Shelley, like all of the Romantic poets, constantly tries to achieve transcendence to sublime. In “Ode to the West Wind,” Shelley uses the wind as a power of change that flows through history, civilization, religions, and human life itself. Does the wind help Shelley achieve his transcendence? It seems it has in some sense, but Shelley never achieves his full sublime. In poems such as “Stanzas Written in Dejection Near Naples” Shelley uses images of “lightning” (15) and “flashing” (16) which help demonstrate that he can only attain a partial sublime unlike a poet like William Wordsworth.

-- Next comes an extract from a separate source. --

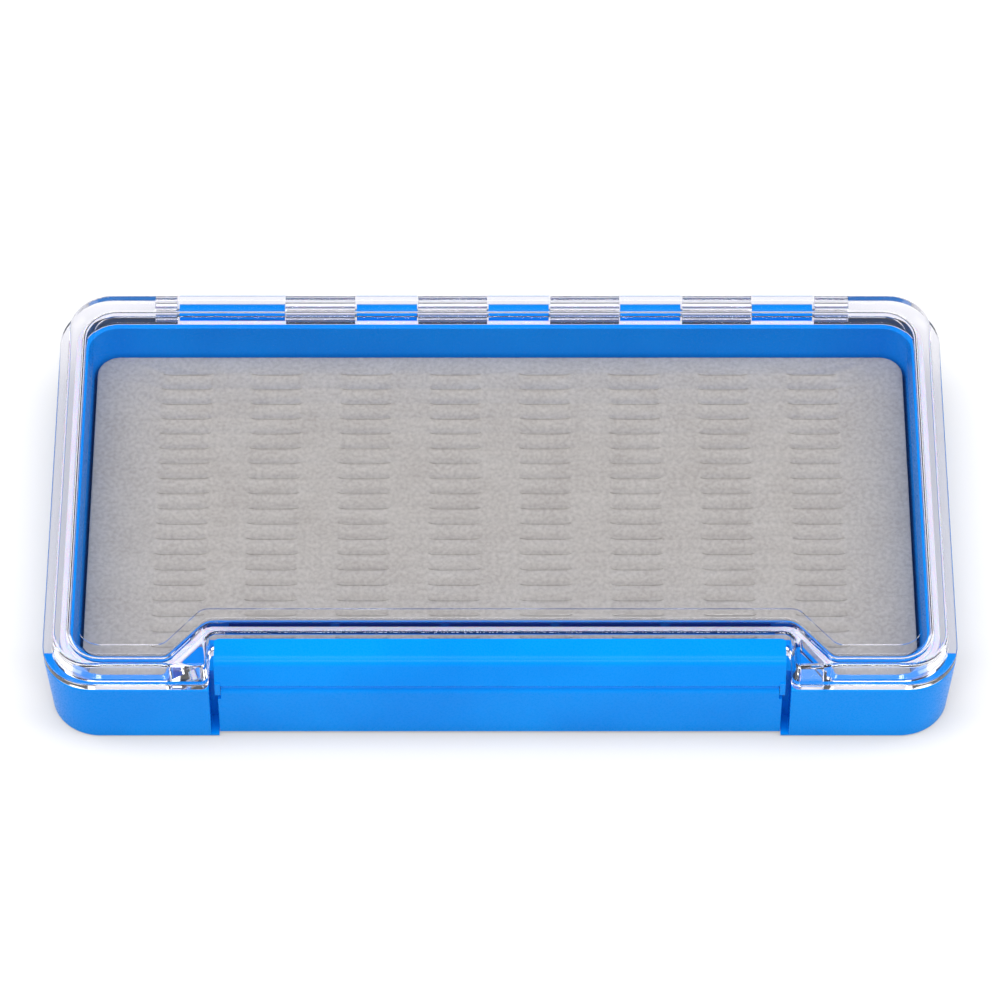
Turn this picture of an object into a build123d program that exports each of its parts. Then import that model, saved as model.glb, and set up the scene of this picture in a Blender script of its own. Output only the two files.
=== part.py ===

Perhaps that’s why he tries to give rebirth to his individual imagination. One can never restart totally new. Even the trees that will grow from “the winged seeds” are not totally new, but that is the point Shelley is trying to make. He feels himself to be part of a continuing cycle. Since Shelley is an atheist the only way his soul can live on is through the “incantation” of his words. So, if his transcendence is to live on in eternity and create inspiration and change in others like the West Wind, then he has achieved something greater than he could have imagined.
But whether he grasped a complete transcendence for himself while he was alive remains to be answered. It seems that it is only in his death that the “Wild Spirit” (13) could be lifted “as a wave, a leaf, a cloud” to blow free in the “Wild West Wind” (1).